Малыш цепко держался за него и не отпускал с тех пор, как Рик забрал его у женщины. Когда полиция допрашивала Рика, они полагали, что Джой его сын. Рик решил, пусть считают что угодно. Он обещал Кейт заботиться о мальчике и будет бороться с любым, кто попытается отобрать у него ребенка. К счастью, ему не пришлось лгать.
Они были вместе долгое время в блоке интенсивной терапии, в комнате ожидания, и Джой рассказал Рику, что они приехали в Мемфис из Джэксона, штат Теннесси, о новой «школе», в которую он будет ходить, пока мама работает, о том, как они отпразднуют его пятый день рождения в июне.
Рик купил Джою крекеров и сока в автомате, а потом мальчик уснул, свернувшись у него на коленях.
Поразительно, как дети могут засыпать в любой обстановке.
Сейчас он рад, что Джой спит и не просится к маме. Ее бледность и неподвижность могли бы напугать его.

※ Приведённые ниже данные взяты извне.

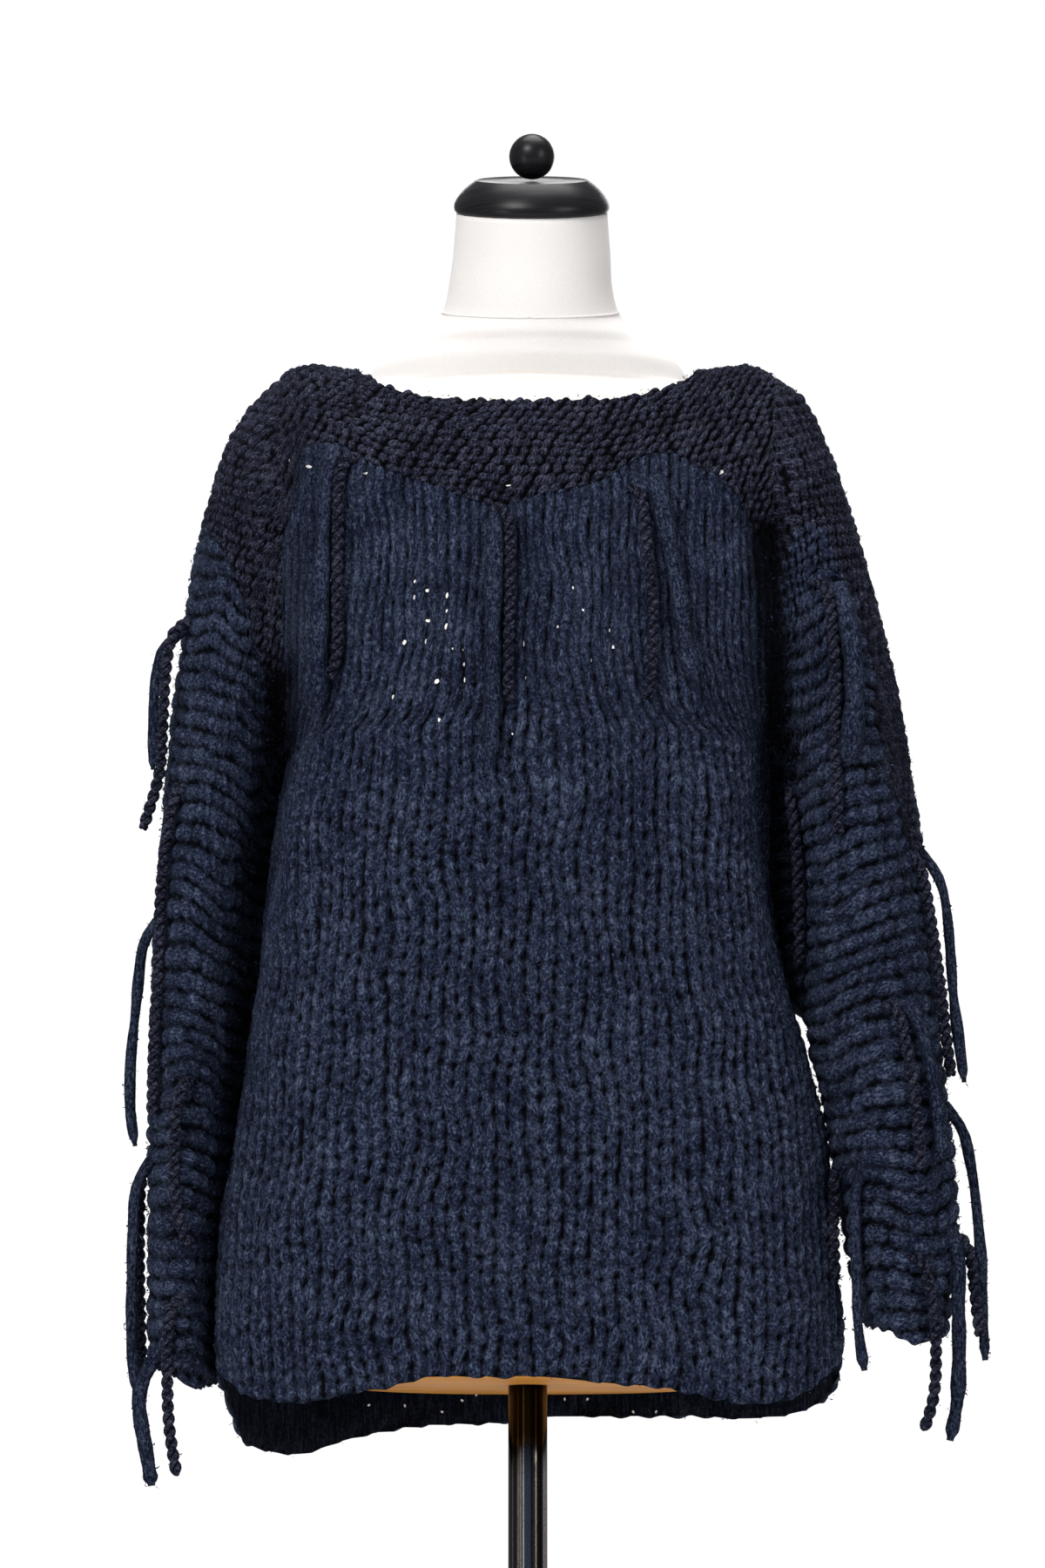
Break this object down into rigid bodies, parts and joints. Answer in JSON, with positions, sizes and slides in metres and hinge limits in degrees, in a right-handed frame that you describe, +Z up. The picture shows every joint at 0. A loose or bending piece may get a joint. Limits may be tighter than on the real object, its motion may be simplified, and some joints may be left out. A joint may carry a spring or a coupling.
{
  "type": "chunky knit sweater on a dress form",
  "caption": "Wide-necked, long-sleeved chunky knit sweater with a dark yoke and hanging yarn tassels, worn by a neck-capped dress form on a pole stand.",
  "frame": {"origin": "centre of the underside of the stand base, on the floor", "axes": "+Z up, -Y the way the wearer faces, +X to the right of a viewer in front"},
  "size_m": [0.605, 0.34, 1.5128],
  "materials": {
    "navy_wool": "felted roving yarn, stocking stitch",
    "dark_wool": "plied yarn, bumpy stitch and twisted cord",
    "form_cover": "smooth stretched jersey",
    "black_lacquer": "satin black lacquer on turned wood",
    "form_board": "varnished board",
    "chrome": "polished tube",
    "stand_base": "satin black paint"
  },
  "bodies": {
    "root": {"back_panel": "navy_wool", "base": "stand_base", "cap_ball": "black_lacquer", "form_board": "form_board", "form_torso": "form_cover", "front_panel": "navy_wool", "neck_cap": "black_lacquer", "pole": "chrome", "sleeve_cap_left": "dark_wool", "sleeve_cap_right": "dark_wool", "sleeve_left": "navy_wool", "sleeve_right": "navy_wool", "tassel_front_1": "dark_wool", "tassel_front_2": "dark_wool", "tassel_front_3": "dark_wool", "tassel_left_1": "dark_wool", "tassel_left_2": "dark_wool", "tassel_left_3": "dark_wool", "tassel_left_4": "navy_wool", "tassel_left_5": "dark_wool", "tassel_left_6": "navy_wool", "tassel_left_7": "dark_wool", "tassel_right_1": "dark_wool", "tassel_right_2": "dark_wool", "tassel_right_3": "dark_wool", "tassel_right_4": "dark_wool", "tassel_right_5": "navy_wool", "tassel_right_6": "dark_wool", "tassel_right_7": "dark_wool", "tassel_right_8": "dark_wool", "yoke_back": "dark_wool", "yoke_front": "dark_wool"}
  },
  "joints": []
}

Медицинские сестры твердо запретили входить в бокс. Они разрешили только посмотреть издалека, и то потому, что Рик очень настаивал.
— Прости меня, — бормотал Рик, прижавшись к стеклу. — Я не хотел причинить тебе боль.
— Я знаю.
Нежный женский голос заставил его вздрогнуть. Он выпрямился и взглянул на раненую. Он услышал голос Кейт. Он знал его, помнил, хотя она произнесла всего несколько слов.
Рик потряс головой, чтобы изгнать из своего усталого мозга видение. Опять сказывается усталость, опять ее шуточки.
— Позаботься о Джое. Пожалуйста.
Встревоженный Рик внимательно всматривался в Кейт. Он ясно расслышал ее голос. Или это все-таки игра его воображения? Но ее лицо слегка повернуто в его сторону.
Он опять потряс головой. Телепатическая связь с женщиной, находящейся в коме?
Он вздрогнул, когда почувствовал на своем плече чью-то руку.
— Вы ничем не сможете помочь, — мягко сказала ему сестра. — Идите домой. Вам надо отдохнуть. Позаботьтесь о сыне. А мы сделаем для нее все, что в наших силах.
Больничный персонал полагал, что они с Кейт женаты. Рик не стал их разубеждать.
— Спасибо. Я так и сделаю.
Сестра улыбнулась и ушла.
Он опять повернулся к стеклу.
— Пожалуйста, собери все силы, чтобы выкарабкаться, прекрасная Кейт. А пока я буду заботиться о Джое, как о своем сыне.
— Я знаю.
Рик опять внимательно взглянул на нее. Он хотел удостовериться, что она общается с ним. Он надеялся, что она простила его.
Но она была без сознания. Она ничего не знала.
Он тряхнул головой и вернулся в комнату ожидания. Когда он поднял Джоя с кушетки, мальчик обвил его шею тоненькими ручонками. Он слегка приоткрыл ротик, откуда тонкой струйкой вытекала слюна Рику на рубашку.
У Рика замерло сердце. Он ободряюще погладил мальчугана по спинке. Бедный ребенок. Его первая ночь в новом городе началась с аварии, и теперь его мать в больнице.
Рик ободряюще похлопал его по спине.
— Пойдем, малыш. Нам обоим требуется теплая постель и хороший сон.
Глава вторая
Рика разбудили ароматы жареного бекона и кофе, которые прогнали мучившие его всю ночь кошмары.